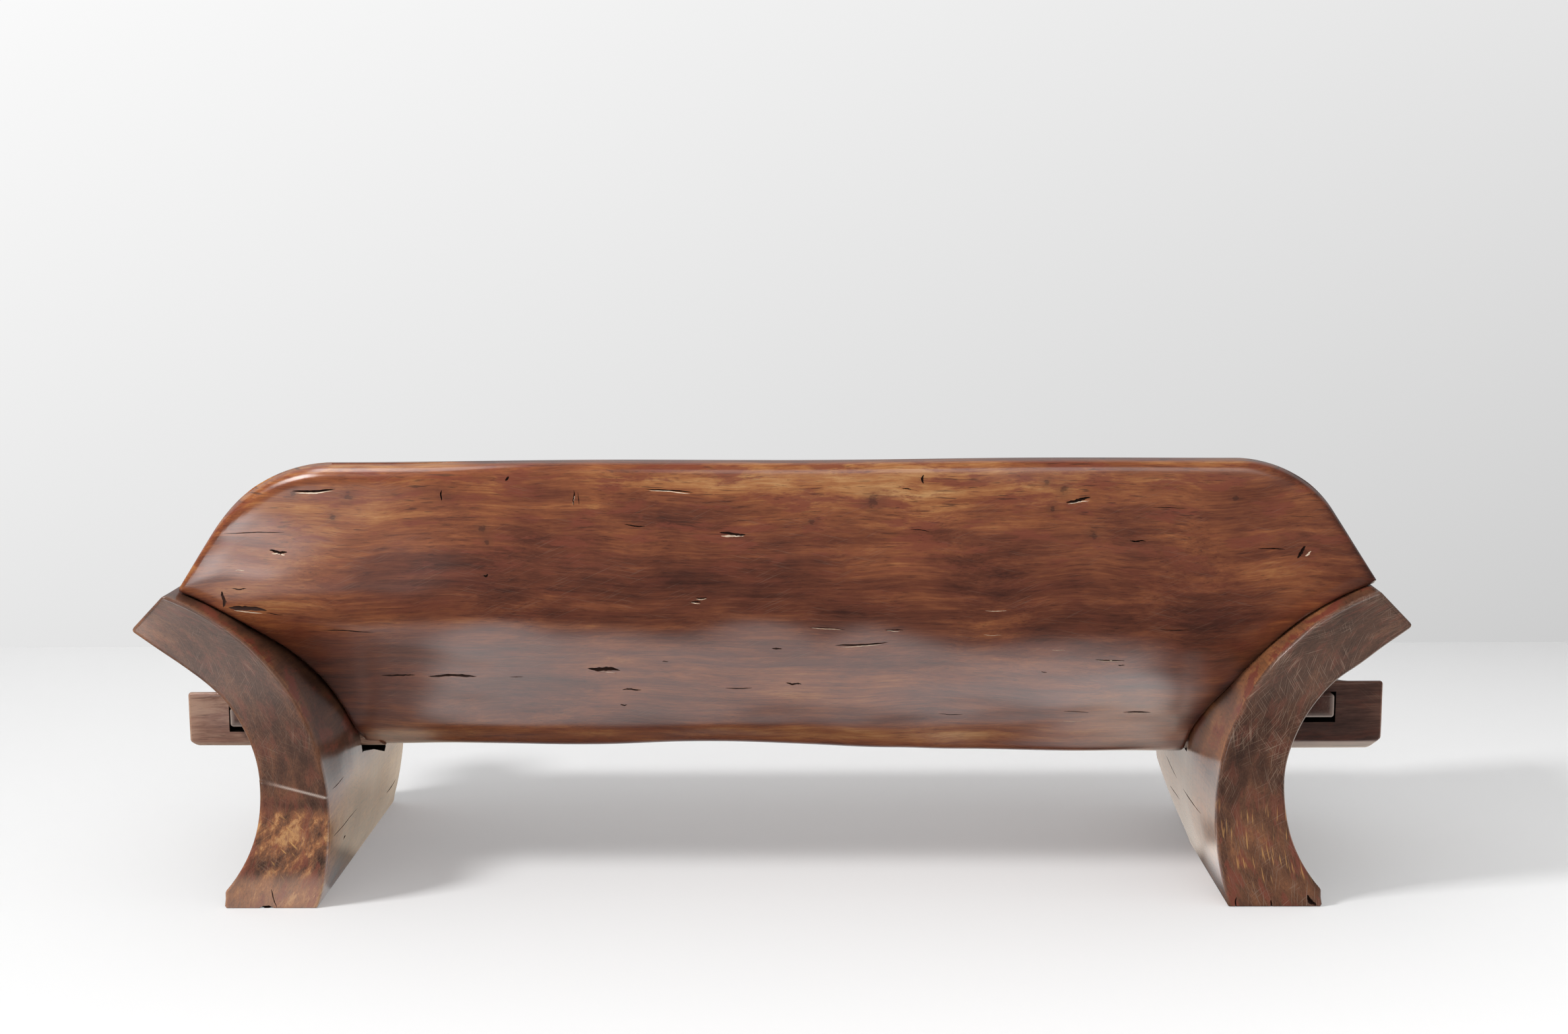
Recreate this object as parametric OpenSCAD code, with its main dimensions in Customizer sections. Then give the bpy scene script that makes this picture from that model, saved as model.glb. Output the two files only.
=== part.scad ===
// Hewn bench in five pieces. One hollowed trunk is both seat and back, and its heel runs on at each
// end as a through tenon. The trunk's ends are scribed to two crescent legs, which hold it like a
// cradle. A wedge key, driven through each tenon from the sitter's side, locks the leg on.
//
// X runs along the bench. Y runs from the back of the bench to the sitter's side. Z is up, with the
// floor at zero. Sizes along Y are measured from the legs' back faces.

/* [Legs] */
// Distance between the outer points of the two leg horns
horn_span = 2400; // [2100:10:2800]
// How far a horn reaches out from the narrowest point of the leg's inner face
horn_reach = 362; // [330:1:390]
// Slope of the horn's underside, from the horizontal
horn_slope = 36; // [30:1:44]
// Angle of the cut across the horn's end, from the horizontal
horn_cut = 46; // [38:1:55]
// Height of the narrowest point of the inner face
waist_h = 188; // [165:1:210]
// Radius of the inner face above that height
cradle_r = 450; // [425:1:475]
// Radius of the inner face below that height
instep_r = 600; // [450:10:900]
// Thickness of the leg at its narrowest
waist_t = 131; // [110:1:150]
// Height at which the outer face is hollowed deepest
hollow_h = 236; // [220:1:250]
// Radius of the outer face above that height
hollow_r = 271; // [250:1:290]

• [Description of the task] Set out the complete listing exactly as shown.

• [Written solution]
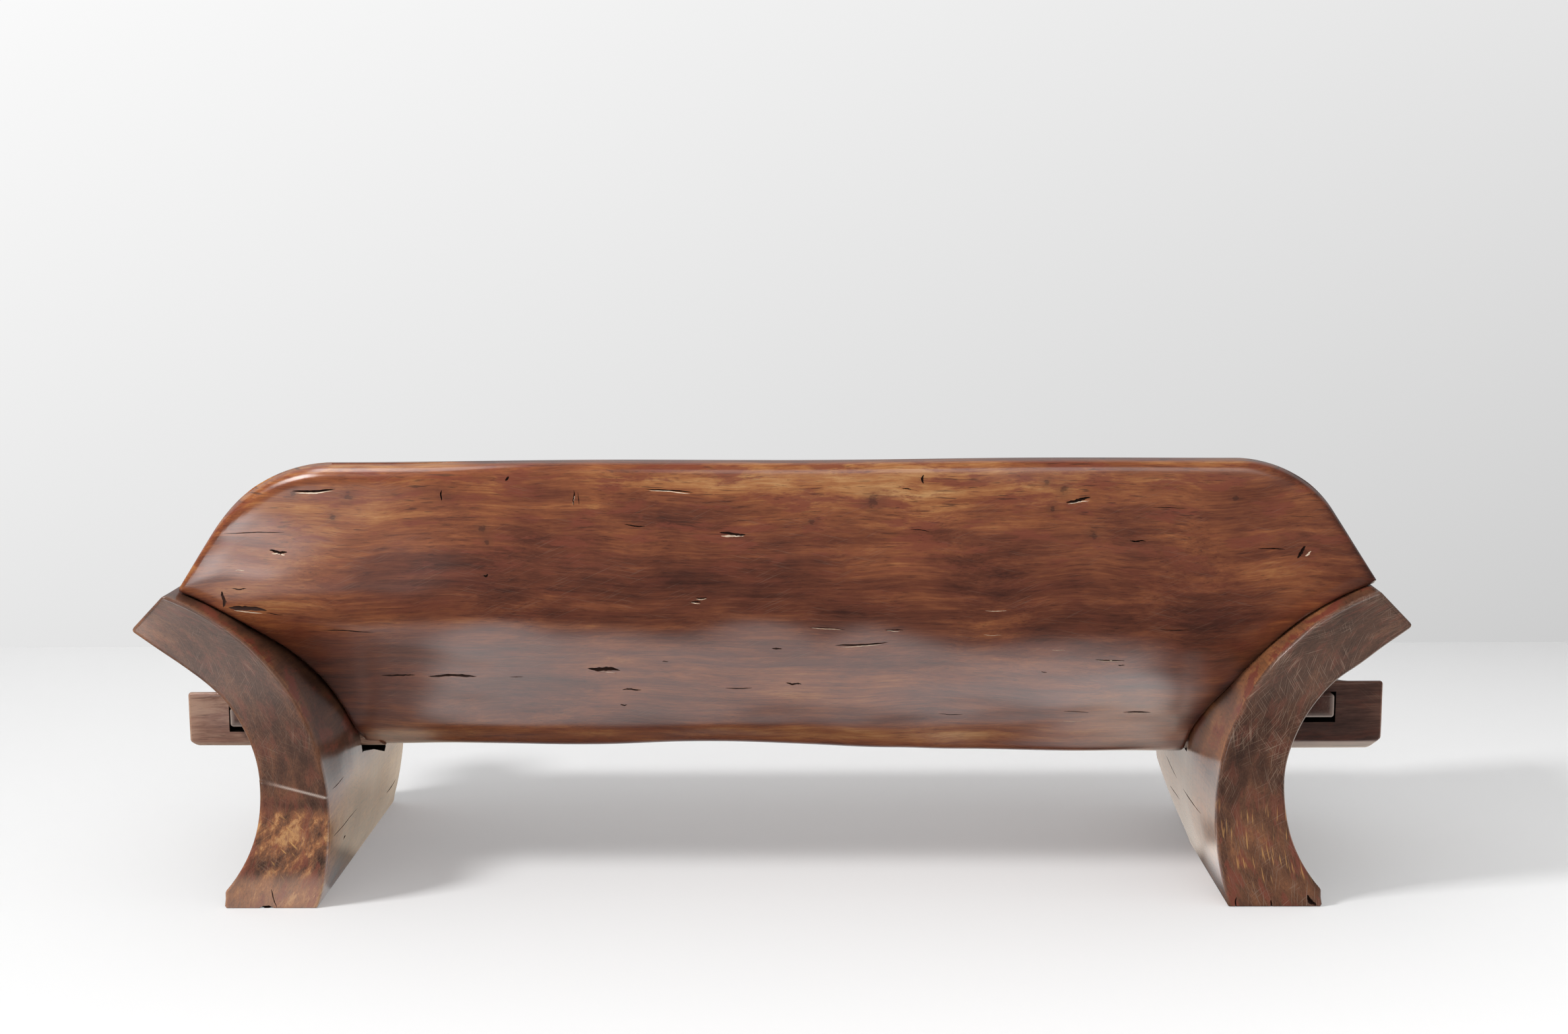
Recreate this object as parametric OpenSCAD code, with its main dimensions in Customizer sections. Then give the bpy scene script that makes this picture from that model, saved as model.glb. Output the two files only.
=== part.scad ===
// Hewn bench in five pieces. One hollowed trunk is both seat and back, and its heel runs on at each
// end as a through tenon. The trunk's ends are scribed to two crescent legs, which hold it like a
// cradle. A wedge key, driven through each tenon from the sitter's side, locks the leg on.
//
// X runs along the bench. Y runs from the back of the bench to the sitter's side. Z is up, with the
// floor at zero. Sizes along Y are measured from the legs' back faces.

/* [Legs] */
// Distance between the outer points of the two leg horns
horn_span = 2400; // [2100:10:2800]
// How far a horn reaches out from the narrowest point of the leg's inner face
horn_reach = 362; // [330:1:390]
// Slope of the horn's underside, from the horizontal
horn_slope = 36; // [30:1:44]
// Angle of the cut across the horn's end, from the horizontal
horn_cut = 46; // [38:1:55]
// Height of the narrowest point of the inner face
waist_h = 188; // [165:1:210]
// Radius of the inner face above that height
cradle_r = 450; // [425:1:475]
// Radius of the inner face below that height
instep_r = 600; // [450:10:900]
// Thickness of the leg at its narrowest
waist_t = 131; // [110:1:150]
// Height at which the outer face is hollowed deepest
hollow_h = 236; // [220:1:250]
// Radius of the outer face above that height
hollow_r = 271; // [250:1:290]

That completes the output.